§ WHAT IS NEEDED:
Write out exactly the lines between the line containing "Write part 2 of the Blender" and the line containing "return finish.material", including both of those lines, and nothing more.

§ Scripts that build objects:
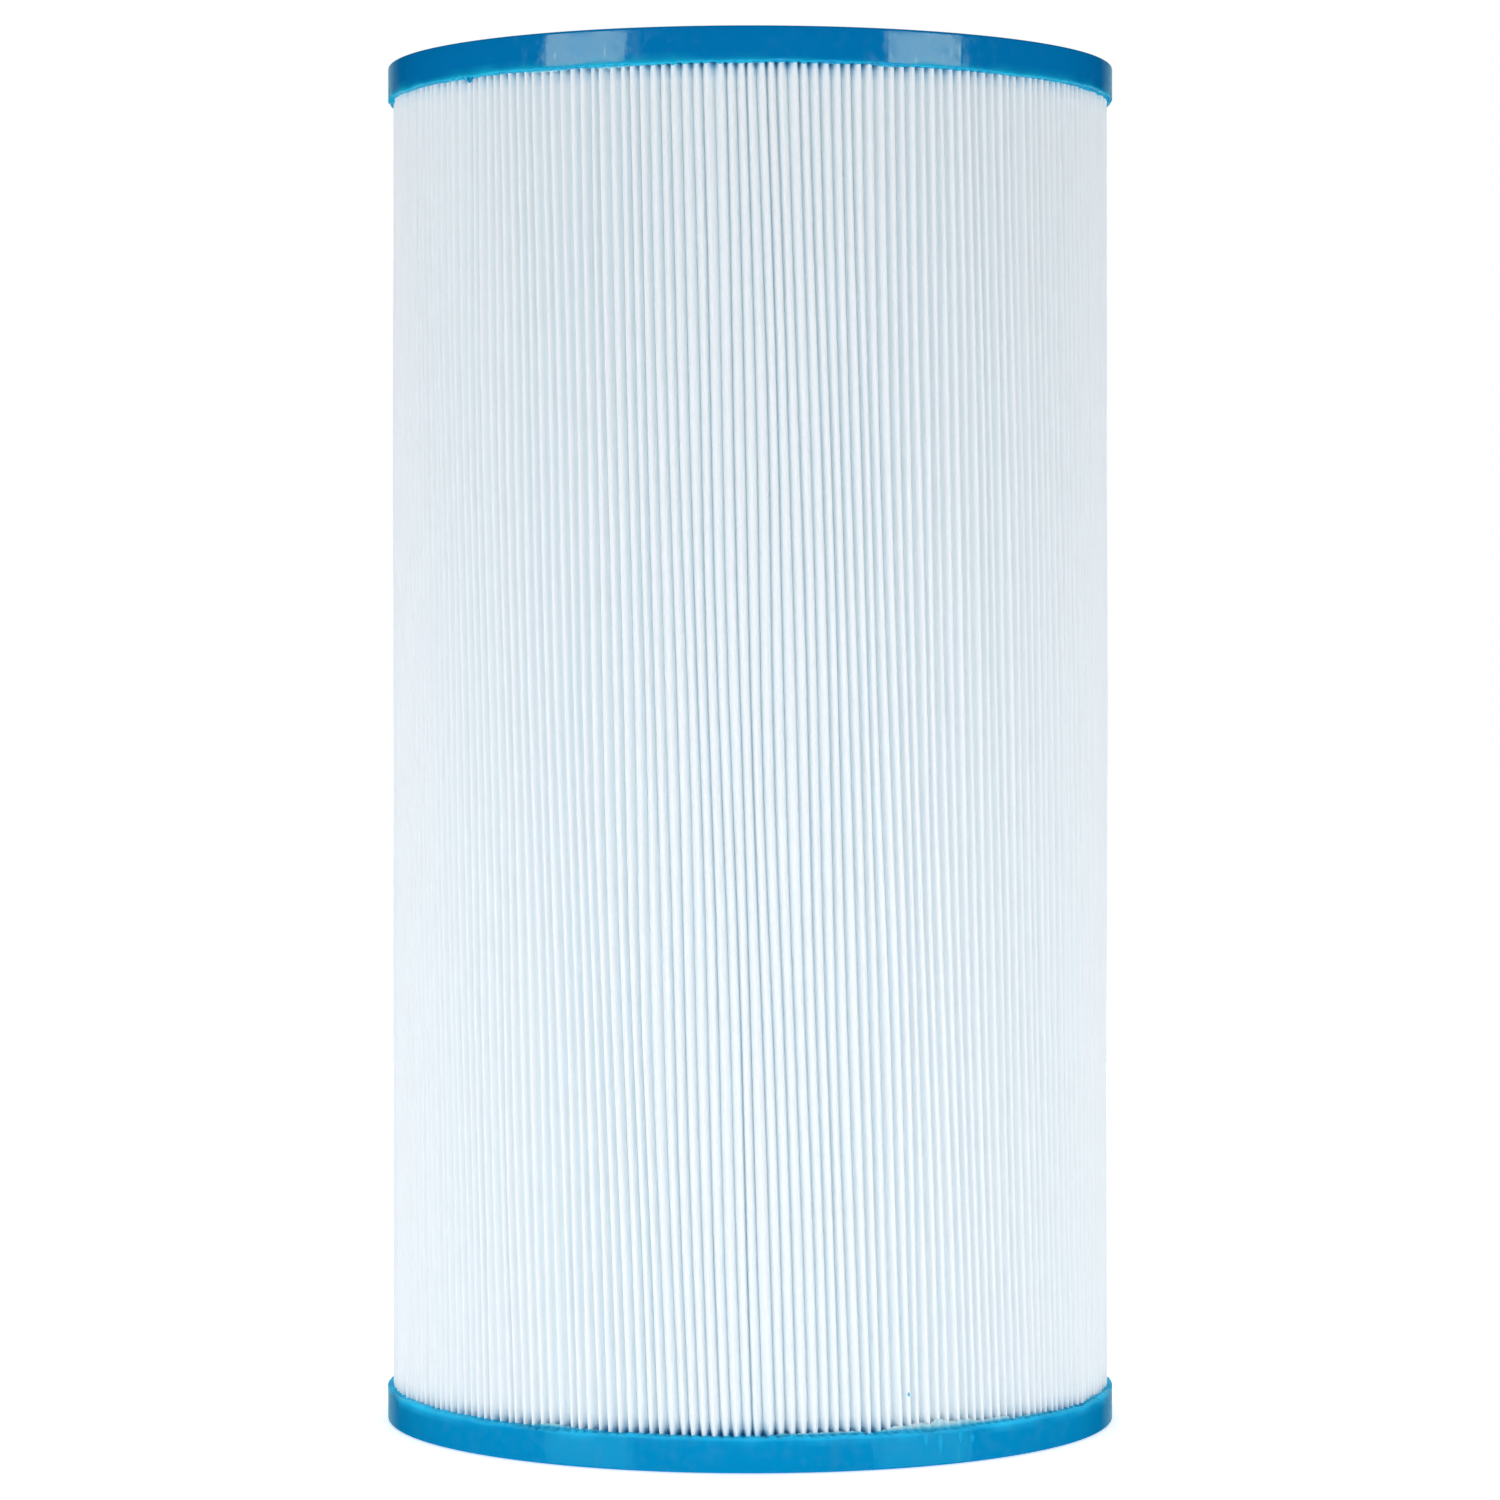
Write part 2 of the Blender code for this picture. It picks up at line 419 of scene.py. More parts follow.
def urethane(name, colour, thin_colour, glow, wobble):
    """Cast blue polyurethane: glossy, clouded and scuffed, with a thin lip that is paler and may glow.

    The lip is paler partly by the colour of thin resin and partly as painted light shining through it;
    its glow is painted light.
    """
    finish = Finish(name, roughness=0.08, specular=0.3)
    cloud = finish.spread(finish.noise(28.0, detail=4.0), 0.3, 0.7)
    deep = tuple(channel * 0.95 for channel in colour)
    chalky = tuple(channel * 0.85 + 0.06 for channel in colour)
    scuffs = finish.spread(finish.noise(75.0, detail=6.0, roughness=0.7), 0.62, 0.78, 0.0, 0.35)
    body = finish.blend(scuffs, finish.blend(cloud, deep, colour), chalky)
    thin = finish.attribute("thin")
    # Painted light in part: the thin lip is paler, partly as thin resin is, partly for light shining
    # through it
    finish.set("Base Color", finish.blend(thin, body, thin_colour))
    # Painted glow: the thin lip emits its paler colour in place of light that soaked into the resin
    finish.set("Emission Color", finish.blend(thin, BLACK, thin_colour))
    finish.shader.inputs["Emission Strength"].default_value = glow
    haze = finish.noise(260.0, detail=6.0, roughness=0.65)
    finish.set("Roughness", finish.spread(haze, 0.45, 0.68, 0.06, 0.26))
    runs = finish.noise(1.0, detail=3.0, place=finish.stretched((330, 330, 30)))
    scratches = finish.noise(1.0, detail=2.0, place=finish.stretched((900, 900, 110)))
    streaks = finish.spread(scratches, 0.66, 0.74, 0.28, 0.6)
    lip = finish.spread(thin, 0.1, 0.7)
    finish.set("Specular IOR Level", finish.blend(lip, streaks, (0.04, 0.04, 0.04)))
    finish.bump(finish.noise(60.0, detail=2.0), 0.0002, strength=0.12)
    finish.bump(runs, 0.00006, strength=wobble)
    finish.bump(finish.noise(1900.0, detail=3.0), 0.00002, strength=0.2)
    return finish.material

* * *

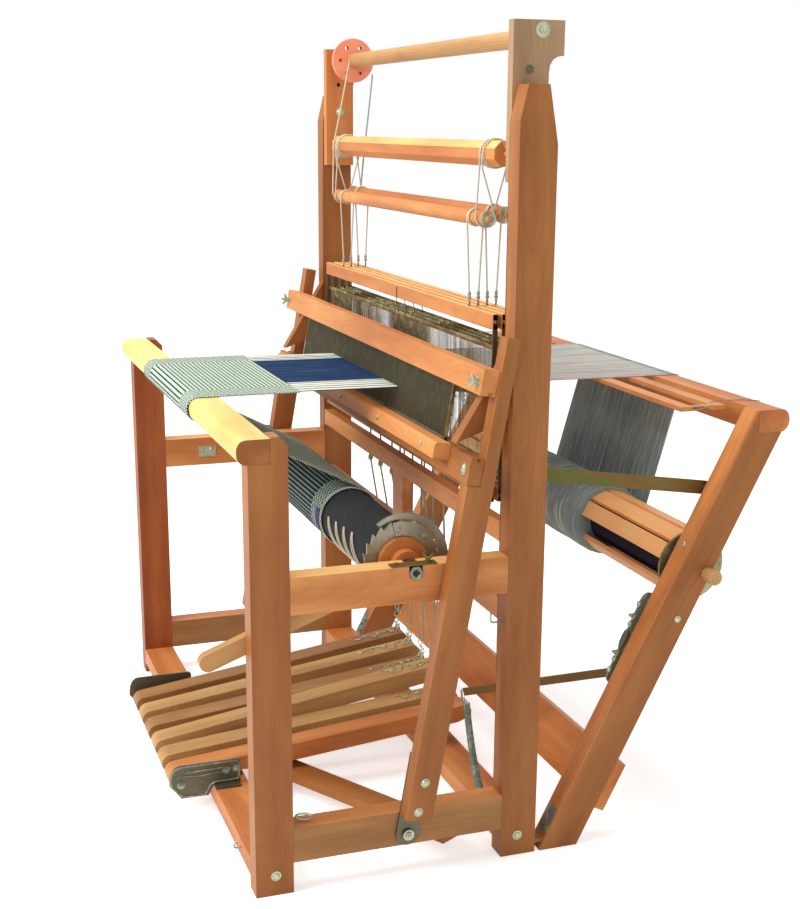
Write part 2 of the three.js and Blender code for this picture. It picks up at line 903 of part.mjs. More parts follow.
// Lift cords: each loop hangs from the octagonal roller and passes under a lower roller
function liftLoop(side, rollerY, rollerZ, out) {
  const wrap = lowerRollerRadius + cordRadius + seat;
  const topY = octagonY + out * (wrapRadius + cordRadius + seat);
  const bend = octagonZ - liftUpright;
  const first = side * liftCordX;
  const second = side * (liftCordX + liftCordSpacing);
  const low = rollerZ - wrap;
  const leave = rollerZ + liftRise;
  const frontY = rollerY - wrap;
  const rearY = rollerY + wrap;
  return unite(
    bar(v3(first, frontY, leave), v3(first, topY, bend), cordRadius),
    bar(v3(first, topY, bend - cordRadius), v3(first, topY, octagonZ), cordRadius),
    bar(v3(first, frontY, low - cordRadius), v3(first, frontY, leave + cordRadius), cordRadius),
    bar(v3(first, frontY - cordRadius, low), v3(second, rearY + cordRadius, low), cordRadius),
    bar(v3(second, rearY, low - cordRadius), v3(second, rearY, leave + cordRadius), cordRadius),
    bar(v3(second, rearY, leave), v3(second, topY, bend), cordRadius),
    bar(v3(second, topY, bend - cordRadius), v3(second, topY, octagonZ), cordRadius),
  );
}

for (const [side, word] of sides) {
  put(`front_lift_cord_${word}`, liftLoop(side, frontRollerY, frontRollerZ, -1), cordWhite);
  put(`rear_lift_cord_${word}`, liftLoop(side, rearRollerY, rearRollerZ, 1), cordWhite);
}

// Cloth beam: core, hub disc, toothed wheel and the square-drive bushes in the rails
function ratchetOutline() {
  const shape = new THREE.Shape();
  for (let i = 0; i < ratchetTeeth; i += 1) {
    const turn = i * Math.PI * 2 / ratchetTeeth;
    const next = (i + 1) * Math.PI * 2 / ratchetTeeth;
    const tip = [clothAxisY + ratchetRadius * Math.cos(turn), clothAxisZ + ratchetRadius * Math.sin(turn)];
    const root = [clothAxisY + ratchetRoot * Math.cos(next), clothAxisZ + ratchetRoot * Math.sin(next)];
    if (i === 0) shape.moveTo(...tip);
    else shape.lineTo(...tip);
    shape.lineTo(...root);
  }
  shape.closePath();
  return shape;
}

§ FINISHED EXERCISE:
Write part 2 of the Blender code for this picture. It picks up at line 419 of scene.py. More parts follow.
def urethane(name, colour, thin_colour, glow, wobble):
    """Cast blue polyurethane: glossy, clouded and scuffed, with a thin lip that is paler and may glow.

    The lip is paler partly by the colour of thin resin and partly as painted light shining through it;
    its glow is painted light.
    """
    finish = Finish(name, roughness=0.08, specular=0.3)
    cloud = finish.spread(finish.noise(28.0, detail=4.0), 0.3, 0.7)
    deep = tuple(channel * 0.95 for channel in colour)
    chalky = tuple(channel * 0.85 + 0.06 for channel in colour)
    scuffs = finish.spread(finish.noise(75.0, detail=6.0, roughness=0.7), 0.62, 0.78, 0.0, 0.35)
    body = finish.blend(scuffs, finish.blend(cloud, deep, colour), chalky)
    thin = finish.attribute("thin")
    # Painted light in part: the thin lip is paler, partly as thin resin is, partly for light shining
    # through it
    finish.set("Base Color", finish.blend(thin, body, thin_colour))
    # Painted glow: the thin lip emits its paler colour in place of light that soaked into the resin
    finish.set("Emission Color", finish.blend(thin, BLACK, thin_colour))
    finish.shader.inputs["Emission Strength"].default_value = glow
    haze = finish.noise(260.0, detail=6.0, roughness=0.65)
    finish.set("Roughness", finish.spread(haze, 0.45, 0.68, 0.06, 0.26))
    runs = finish.noise(1.0, detail=3.0, place=finish.stretched((330, 330, 30)))
    scratches = finish.noise(1.0, detail=2.0, place=finish.stretched((900, 900, 110)))
    streaks = finish.spread(scratches, 0.66, 0.74, 0.28, 0.6)
    lip = finish.spread(thin, 0.1, 0.7)
    finish.set("Specular IOR Level", finish.blend(lip, streaks, (0.04, 0.04, 0.04)))
    finish.bump(finish.noise(60.0, detail=2.0), 0.0002, strength=0.12)
    finish.bump(runs, 0.00006, strength=wobble)
    finish.bump(finish.noise(1900.0, detail=3.0), 0.00002, strength=0.2)
    return finish.material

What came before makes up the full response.